Almost every coach and player, even those who have worked with other greats, say they watch the game through his eyes now. None, though, would pretend to process football like Guardiola.
“I watched games from a higher perspective in a wide angle (sitting in the stands), which is easier to see football from a tactical perspective,” says Planchart.
“Considering how hard it is to read the game from the sideline, it was incredible that at half-time, all his assessments made from the pitch matched my analysis. He has an incredible ability to understand everything happening during the match. Most of the time, my job is just to reinforce what he wants to get across, his message.”

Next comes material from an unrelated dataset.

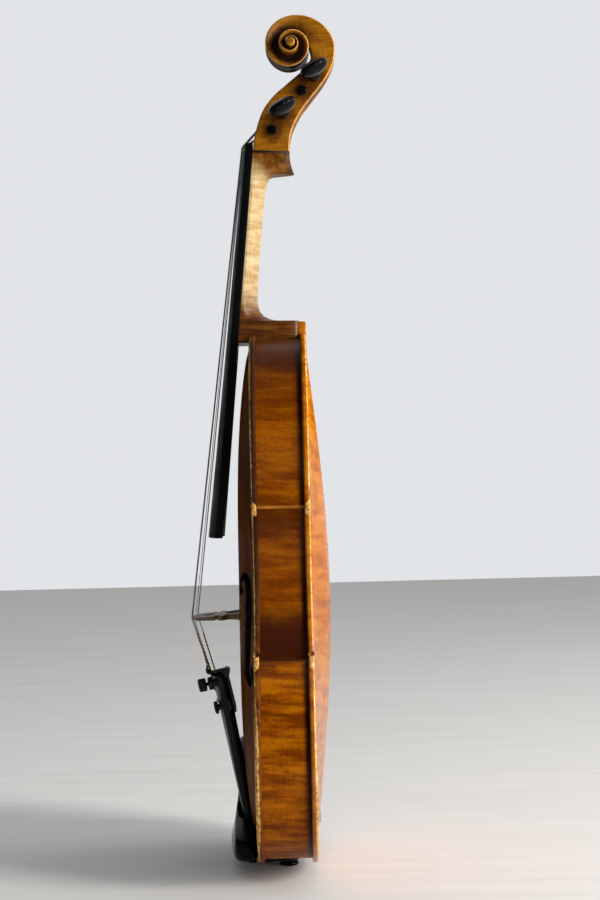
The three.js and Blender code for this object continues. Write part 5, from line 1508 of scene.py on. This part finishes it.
EDGE_X = plane - EDGE
BASE_X = BACK_PLANE + EDGE
along_edge(19, 57, 0.4, 7, CHIN_UNDER - 1.5, EDGE_X - 1.9, "chin_rest_foot", EBONY, "ebony")
along_edge(0.05, 3.2, 0.4, 7, CHIN_UNDER - 2, EDGE_X - 1.6, "chin_rest_treble_foot", EBONY, "ebony",
           side=-1, reach=16)
along_edge(0.05, 3.2, 0.4, 7, EDGE_X - 1.6, EDGE_X - 0.1, "chin_rest_treble_cork", CORK, "cork", side=-1,
           reach=16)
along_edge(19, 57, 0.4, 7, EDGE_X - 1.6, EDGE_X - 0.1, "chin_rest_cork", CORK, "cork", ("chin_rest_cork",))
along_edge(19, 57, 0.4, 7, BASE_X + 0.1, BASE_X + 1.6, "clamp_cork", CORK, "cork", ("clamp_cork",),
           "clamp_foot")


def bar(profile, y, z):
    rings = [[(x, y + r * math.cos(t), z + r * math.sin(t))
              for t in np.linspace(0, 2 * np.pi, 24, endpoint=False)]
             for r, x in profile]
    return loft(rings)


BARRELS = [((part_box(f"clamp_barrel_{k}")[0][1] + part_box(f"clamp_barrel_{k}")[1][1]) / 2 / MM,
            (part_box(f"clamp_barrel_{k}")[0][2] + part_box(f"clamp_barrel_{k}")[1][2]) / 2 / MM - LIFT)
           for k in (1, 2)]
for k, (y, z) in enumerate(BARRELS, 1):
    profile = [(1.5, -13), (2.4, -13), (2.8, -12.5), (2.9, -12), (2.9, -7), (2.6, -6.6), (2.6, -6.2),
               (2.9, -5.8), (2.9, 7.8), (2.6, 8.2), (2.6, 8.6), (2.9, 9), (2.9, 14), (2.8, 14.5), (2.4, 15),
               (1.5, 15)]
    obj = make(f"clamp_barrel_{k}", *bar(profile, y, z), NICKEL, "steel", (f"clamp_barrel_{k}",),
               body=f"clamp_barrel_{k}", angle=30)
    turns = np.linspace(0, 2 * np.pi, 20, endpoint=False)
    for x in (-2.5, 4.5):
        hole = [(x + 0.9 * math.cos(t), z + 0.9 * math.sin(t)) for t in turns]
        boolean(obj, cutter([hole], y - 6, y + 6, "xz"), angle=30)
for name, ends, body in (("clamp_lower_studs", (4.2, BASE_X + 2.6), "clamp_foot"),
                         ("clamp_upper_studs", (CHIN_UNDER + 1, -0.2), ROOT)):
    threads = [(0, ends[0])] + [(1.4 - 0.2 * (k % 2), x) for k, x in
                                enumerate(np.arange(ends[0], ends[1], 0.35))] + [(0, ends[1])]
    make(name, *merged([bar(threads, y, z) for y, z in BARRELS]), NICKEL, "steel", body=body, angle=30)
along_edge(13, 57, -5.8, 6.4, BASE_X + 1.7, BASE_X + 3.3, "clamp_lower_plate", NICKEL, "steel",
           ("clamp_lower_plate",), "clamp_foot")
along_edge(13, 57, -5.8, -0.9, CHIN_UNDER + 0.3, CHIN_UNDER + 2, "clamp_upper_plate", NICKEL, "steel",
           ("clamp_upper_plate",))


# ------------------------------------------------------------------ the CAD nodes that stay
for name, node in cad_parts.items():
    if name.startswith(("lining_", "corner_block", "upper_block", "lower_block", "bass_bar", "sound_post")):
        node.data.materials.clear()
        node.data.materials.append(CORNER_LOOK if name.startswith("corner_block") else BARE)


# ------------------------------------------------------------------ floor, light and camera
def floor_look():
    look = Look("floor")
    grain = look.noise(look.place((0.004, 0.05, 0.05)), 4, 0.6)
    colour = look.ramp(grain, [(0.3, (0.80, 0.78, 0.75)), (0.7, (0.86, 0.84, 0.81))])
    return look.finish(Base_Color=colour, Roughness=0.9, Specular_IOR_Level=0.0)


mesh = bpy.data.meshes.new("floor")
mesh.from_pydata([(-3, -3, 0), (3, -3, 0), (3, 3, 0), (-3, 3, 0)], [], [(0, 1, 2, 3)])
floor = bpy.data.objects.new("floor", mesh)
mesh.materials.append(floor_look())
bpy.context.scene.collection.objects.link(floor)

def studio_world():
    """An even bright backdrop behind and to the right, falling to a dim room in front and to the left."""
    world = bpy.data.worlds.new("studio")
    bpy.context.scene.world = world
    world.use_nodes = True
    tree = world.node_tree
    place = tree.nodes.new("ShaderNodeTexCoord")
    aim = tree.nodes.new("ShaderNodeVectorMath")
    aim.operation = "DOT_PRODUCT"
    aim.inputs[1].default_value = (0.42, 0.72, 0.45)
    span = tree.nodes.new("ShaderNodeMapRange")
    span.interpolation_type = "SMOOTHSTEP"
    for key, value in enumerate((0.05, 0.64, 0.05, 0.80), 1):
        span.inputs[key].default_value = value
    background = tree.nodes["Background"]
    background.inputs[0].default_value = (0.95, 0.97, 1.0, 1)
    tree.links.new(place.outputs["Generated"], aim.inputs[0])
    tree.links.new(aim.outputs["Value"], span.inputs[0])
    tree.links.new(span.outputs[0], background.inputs[1])


studio_world()
bpy.context.scene.view_settings.view_transform = "Standard"


def area_light(name, place, aim, size, power, colour=(1, 1, 1)):
    data = bpy.data.lights.new(name, "AREA")
    data.shape = "RECTANGLE"
    data.size, data.size_y = size
    data.energy = power
    data.color = colour
    obj = bpy.data.objects.new(name, data)
    obj.location = place
    obj.rotation_euler = (Vector(aim) - Vector(place)).to_track_quat("-Z", "Y").to_euler()
    bpy.context.scene.collection.objects.link(obj)


area_light("key", (1.75, -1.0, 0.7), (0, 0, 0.28), (0.6, 1.3), 60, (1.0, 0.99, 0.975))
area_light("fill", (-1.5, -1.3, 0.8), (0, 0, 0.3), (1.2, 1.2), 2.0, (0.93, 0.96, 1.0))
area_light("rim", (1.6, 0.5, 0.9), (0, 0, 0.3), (0.8, 1.2), 6, (0.97, 0.98, 1.0))

camera = bpy.data.cameras.new("camera")
camera.sensor_fit = "VERTICAL"
camera.sensor_height = 36
camera.lens = 36 * 1770 / 900
camera.clip_start = 0.05
eye = bpy.data.objects.new("camera", camera)
bpy.context.scene.collection.objects.link(eye)
eye.location = (0.0077, -1.2115, 0.2689)
pitch, roll, yaw = (math.radians(a) for a in (0.65, 1.40, -0.29))
eye.matrix_world = (Matrix.Translation(eye.location) @ Matrix.Rotation(yaw, 4, "Z")
                    @ Matrix.Rotation(roll, 4, "Y")
                    @ Matrix.Rotation(pitch, 4, "X") @ Matrix.Rotation(math.radians(90), 4, "X"))
bpy.context.scene.camera = eye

Planchart remembers the hugs Guardiola gave after each game. He felt it was a reflection of the values and hard work they built during their time together but will always admire his former boss’s boldness, regardless of which staff he has supporting him.
“I could tell he was different from the very first time we met,” Planchart adds. “Most of the coaches I have met, or played against, are very focused on defensive work.
“Pep is a genius when it comes to creating chances, starting from the offensive build-up and managing to reach the opponent’s box in the best conditions to create chances, always through the collective work of the whole team.
“I am convinced that preparing games to win is far more challenging than preparing matches simply not to lose, which is why Pep is No 1.”